Stahlbeton ist langlebig und stabil, die Herstellung und der Einsatz verursachen jedoch einen großen CO2-Fußabdruck. Holz wiederum ist zwar nachhaltig und bindet Kohlenstoff, hat als Baustoff allerdings naturgegebene Schwächen. Hybride Holzsysteme hingegen vereinen Nachhaltigkeit und Festigkeit. Das Fraunhofer-Institut für Holzforschung, Wilhelm-Klauditz-Institut, WKI entwickelt entsprechende Kleber und testet die Langzeitstabilität der hybriden Baustoffe.

Gebäude und andere Bauwerke bestehen heutzutage größtenteils aus Mauerwerk, Stahl und Beton. Insbesondere Stahlbeton garantiert eine hohe Gesamtstabilität – schließlich vereint er die große Druckfestigkeit von Beton mit der hohen Zugfestigkeit von Stahl. Zudem ist Stahlbeton sehr dauerhaft, auch bei wechselhafter Witterung. Das Manko: Stahlbeton herzustellen, zu verarbeiten und wiederzuverwerten verschlingt große Mengen an Energie, dabei wird viel CO2 freigesetzt. Die langen Transportwege der Rohstoffe verschlechtern den CO2-Fußabdruck abermals. Holz dagegen wächst schnell nach und ist damit weitaus klimafreundlicher, zudem ist es lokal verfügbar. Auch ist der Wohlfühlfaktor in Holzhäusern üblicherweise höher als hinter Betonwänden. Doch auch hier gibt es einen Wermutstropfen: Holz ist keineswegs so stabil wie Stahlbeton, vor allem die Zug- und Druckfestigkeiten senkrecht zur Faserrichtung sind vergleichsweise niedrig. Außerdem zeichnet sich Holz durch eine hohe Variabilität der Eigenschaften und Hygroskopizität aus. Kombiniert man Holz jedoch mit anderen Materialien, verbessern sich die mechanischen Eigenschaften der Gesamtkonstruktion stark. Kombiniert mit Faserverbundkunststoffen oder Beton könnten selbst Holzarten und Sortierklassen eingesetzt werden, die sich bisher nicht für die Bauindustrie eignen. Damit könnte sich der Spielraum für eine klima- und umweltgerechte Forstwirtschaft erweitern.

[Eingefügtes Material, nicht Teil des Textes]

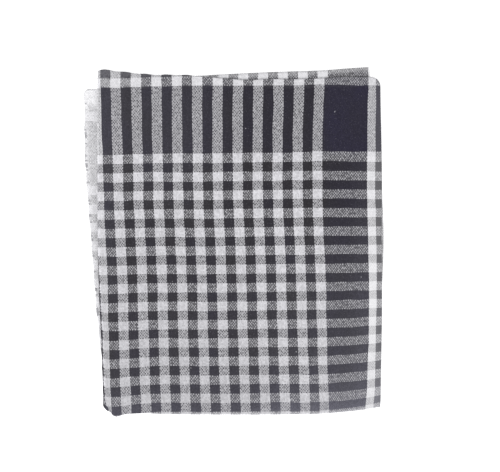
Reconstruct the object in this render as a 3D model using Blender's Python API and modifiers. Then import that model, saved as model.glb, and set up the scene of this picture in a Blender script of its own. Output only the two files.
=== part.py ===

Langzeitverhalten von Holz-Hybrid-Werkstoffen

Beispielhafte Darstellung eines Holzbalkens mit Faserverbundkunststoff (FVK). Grafik: Fraunhofer WKI/Christoph Pöhler

Während es zum Kurzzeitverhalten solcher Holz-Hybridwerkstoffe bereits verschiedene aktuelle Studien gibt, ist zum Langzeitverhalten nur wenig bekannt. Doch gerade dies ist elementar, wenn es um Baumaterialien geht. Eine Nachwuchsforschergruppe will diese Lücke nun schließen und untersucht unter der Leitung des Fraunhofer WKI in Braunschweig das Langzeitverhalten und die Dauerhaftigkeit solcher hybriden Holzbausysteme. Gefördert wird das Projekt vom Bundesministerium für Ernährung und Landwirtschaft BMEL, Projektträger ist die Fachagentur Nachwachsende Rohstoffe e. V. „Unser Ziel ist es, den Anteil von Holz im Hochbau signifikant zu erhöhen. Der Holzbau hat einen geringen Anteil am deutschen Baumarkt – etwa 10 bis 15 Prozent“, sagt Prof. Libo Yan, Senior Scientist und Nachwuchsgruppenleiter am Fraunhofer WKI. Wäre gesichert, dass die Hybridbaumaterialien Wind und Wetter über lange Zeit trotzen können, dürfte dieser Baustoff sicherlich einen Aufschwung erleben. Die Forscherinnen und Forscher aus aller Welt – ebenso viele Frauen wie Männer, wie Yan stolz erzählt – untersuchen Kombinationen aus Holz und Beton ebenso wie Holz, das durch Carbonfasern oder Flachs in einer Polymermatrix zusätzliche Stabilität gewinnt. Was die Kombination von Schnittholz und Beton angeht, hat das Team zunächst einmal einen neuen Weg entwickelt, die Materialien miteinander zu verbinden. Üblicherweise geschieht dies mechanisch – also über Stahlnägel, Stahlplatten und Stahlnetze. „Indem wir die Materialien über Polyurethan oder Epoxidharz verbinden, können wir das Gewicht der Holz-Hybride senken und den Produktionsprozess um bis zu 15 Prozent beschleunigen“, sagt Yan.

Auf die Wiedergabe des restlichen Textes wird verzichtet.